### Required task:
Give back all the data exactly, line by line.

### Stored data:
● ● ● ● ● ● ●
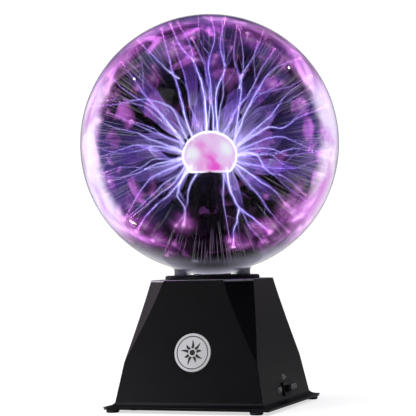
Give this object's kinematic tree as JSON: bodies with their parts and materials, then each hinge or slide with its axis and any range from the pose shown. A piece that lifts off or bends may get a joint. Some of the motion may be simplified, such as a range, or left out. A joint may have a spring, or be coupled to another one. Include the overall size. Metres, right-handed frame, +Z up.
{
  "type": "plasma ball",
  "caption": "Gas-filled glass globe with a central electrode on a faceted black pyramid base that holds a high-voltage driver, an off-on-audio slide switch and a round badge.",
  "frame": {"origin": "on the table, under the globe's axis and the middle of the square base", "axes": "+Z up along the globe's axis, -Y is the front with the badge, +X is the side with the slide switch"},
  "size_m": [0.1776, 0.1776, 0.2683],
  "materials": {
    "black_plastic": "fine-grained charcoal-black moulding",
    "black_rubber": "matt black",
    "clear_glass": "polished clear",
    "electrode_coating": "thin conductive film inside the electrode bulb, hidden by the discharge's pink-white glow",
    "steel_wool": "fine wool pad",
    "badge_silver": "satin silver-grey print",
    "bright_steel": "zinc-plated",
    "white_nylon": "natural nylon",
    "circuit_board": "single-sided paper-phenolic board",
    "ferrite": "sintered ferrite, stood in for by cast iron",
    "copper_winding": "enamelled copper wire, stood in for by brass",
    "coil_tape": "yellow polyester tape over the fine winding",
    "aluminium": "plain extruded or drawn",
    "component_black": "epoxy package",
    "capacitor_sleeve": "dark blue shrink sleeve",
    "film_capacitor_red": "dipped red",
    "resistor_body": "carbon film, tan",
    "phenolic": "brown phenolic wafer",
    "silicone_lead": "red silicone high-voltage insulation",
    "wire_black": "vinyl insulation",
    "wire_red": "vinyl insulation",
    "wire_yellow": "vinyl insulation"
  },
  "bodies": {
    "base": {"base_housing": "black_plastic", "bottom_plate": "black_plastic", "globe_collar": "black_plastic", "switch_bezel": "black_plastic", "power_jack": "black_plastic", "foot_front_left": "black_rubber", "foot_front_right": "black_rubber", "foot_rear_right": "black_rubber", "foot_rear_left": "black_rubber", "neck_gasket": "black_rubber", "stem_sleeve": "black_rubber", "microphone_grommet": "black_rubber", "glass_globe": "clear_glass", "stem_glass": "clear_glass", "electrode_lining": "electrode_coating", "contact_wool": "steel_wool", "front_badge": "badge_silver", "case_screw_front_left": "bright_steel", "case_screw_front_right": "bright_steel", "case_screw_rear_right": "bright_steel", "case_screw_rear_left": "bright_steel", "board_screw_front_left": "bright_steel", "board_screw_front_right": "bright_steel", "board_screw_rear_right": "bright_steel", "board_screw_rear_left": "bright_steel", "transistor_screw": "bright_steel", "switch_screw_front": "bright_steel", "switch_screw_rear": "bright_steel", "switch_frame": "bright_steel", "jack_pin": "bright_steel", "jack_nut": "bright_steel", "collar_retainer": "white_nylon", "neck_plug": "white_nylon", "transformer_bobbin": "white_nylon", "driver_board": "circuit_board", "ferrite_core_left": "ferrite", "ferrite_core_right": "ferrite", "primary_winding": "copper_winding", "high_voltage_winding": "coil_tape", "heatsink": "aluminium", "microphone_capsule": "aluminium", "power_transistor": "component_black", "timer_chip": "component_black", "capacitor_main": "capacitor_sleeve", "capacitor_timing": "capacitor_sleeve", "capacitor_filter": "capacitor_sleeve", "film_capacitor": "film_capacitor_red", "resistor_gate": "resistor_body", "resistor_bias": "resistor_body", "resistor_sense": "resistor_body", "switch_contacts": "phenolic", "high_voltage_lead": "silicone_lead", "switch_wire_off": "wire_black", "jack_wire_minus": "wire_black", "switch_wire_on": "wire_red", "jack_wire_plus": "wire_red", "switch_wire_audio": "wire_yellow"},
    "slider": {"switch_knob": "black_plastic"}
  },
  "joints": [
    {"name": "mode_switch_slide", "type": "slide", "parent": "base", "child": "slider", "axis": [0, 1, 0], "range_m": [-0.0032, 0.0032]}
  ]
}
● ● ● ● ● ● ●
### Problem solution:
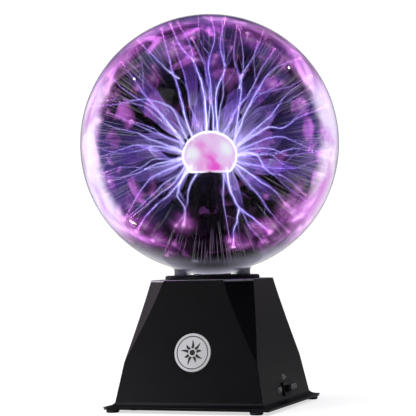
Give this object's kinematic tree as JSON: bodies with their parts and materials, then each hinge or slide with its axis and any range from the pose shown. A piece that lifts off or bends may get a joint. Some of the motion may be simplified, such as a range, or left out. A joint may have a spring, or be coupled to another one. Include the overall size. Metres, right-handed frame, +Z up.
{
  "type": "plasma ball",
  "caption": "Gas-filled glass globe with a central electrode on a faceted black pyramid base that holds a high-voltage driver, an off-on-audio slide switch and a round badge.",
  "frame": {"origin": "on the table, under the globe's axis and the middle of the square base", "axes": "+Z up along the globe's axis, -Y is the front with the badge, +X is the side with the slide switch"},
  "size_m": [0.1776, 0.1776, 0.2683],
  "materials": {
    "black_plastic": "fine-grained charcoal-black moulding",
    "black_rubber": "matt black",
    "clear_glass": "polished clear",
    "electrode_coating": "thin conductive film inside the electrode bulb, hidden by the discharge's pink-white glow",
    "steel_wool": "fine wool pad",
    "badge_silver": "satin silver-grey print",
    "bright_steel": "zinc-plated",
    "white_nylon": "natural nylon",
    "circuit_board": "single-sided paper-phenolic board",
    "ferrite": "sintered ferrite, stood in for by cast iron",
    "copper_winding": "enamelled copper wire, stood in for by brass",
    "coil_tape": "yellow polyester tape over the fine winding",
    "aluminium": "plain extruded or drawn",
    "component_black": "epoxy package",
    "capacitor_sleeve": "dark blue shrink sleeve",
    "film_capacitor_red": "dipped red",
    "resistor_body": "carbon film, tan",
    "phenolic": "brown phenolic wafer",
    "silicone_lead": "red silicone high-voltage insulation",
    "wire_black": "vinyl insulation",
    "wire_red": "vinyl insulation",
    "wire_yellow": "vinyl insulation"
  },
  "bodies": {
    "base": {"base_housing": "black_plastic", "bottom_plate": "black_plastic", "globe_collar": "black_plastic", "switch_bezel": "black_plastic", "power_jack": "black_plastic", "foot_front_left": "black_rubber", "foot_front_right": "black_rubber", "foot_rear_right": "black_rubber", "foot_rear_left": "black_rubber", "neck_gasket": "black_rubber", "stem_sleeve": "black_rubber", "microphone_grommet": "black_rubber", "glass_globe": "clear_glass", "stem_glass": "clear_glass", "electrode_lining": "electrode_coating", "contact_wool": "steel_wool", "front_badge": "badge_silver", "case_screw_front_left": "bright_steel", "case_screw_front_right": "bright_steel", "case_screw_rear_right": "bright_steel", "case_screw_rear_left": "bright_steel", "board_screw_front_left": "bright_steel", "board_screw_front_right": "bright_steel", "board_screw_rear_right": "bright_steel", "board_screw_rear_left": "bright_steel", "transistor_screw": "bright_steel", "switch_screw_front": "bright_steel", "switch_screw_rear": "bright_steel", "switch_frame": "bright_steel", "jack_pin": "bright_steel", "jack_nut": "bright_steel", "collar_retainer": "white_nylon", "neck_plug": "white_nylon", "transformer_bobbin": "white_nylon", "driver_board": "circuit_board", "ferrite_core_left": "ferrite", "ferrite_core_right": "ferrite", "primary_winding": "copper_winding", "high_voltage_winding": "coil_tape", "heatsink": "aluminium", "microphone_capsule": "aluminium", "power_transistor": "component_black", "timer_chip": "component_black", "capacitor_main": "capacitor_sleeve", "capacitor_timing": "capacitor_sleeve", "capacitor_filter": "capacitor_sleeve", "film_capacitor": "film_capacitor_red", "resistor_gate": "resistor_body", "resistor_bias": "resistor_body", "resistor_sense": "resistor_body", "switch_contacts": "phenolic", "high_voltage_lead": "silicone_lead", "switch_wire_off": "wire_black", "jack_wire_minus": "wire_black", "switch_wire_on": "wire_red", "jack_wire_plus": "wire_red", "switch_wire_audio": "wire_yellow"},
    "slider": {"switch_knob": "black_plastic"}
  },
  "joints": [
    {"name": "mode_switch_slide", "type": "slide", "parent": "base", "child": "slider", "axis": [0, 1, 0], "range_m": [-0.0032, 0.0032]}
  ]
}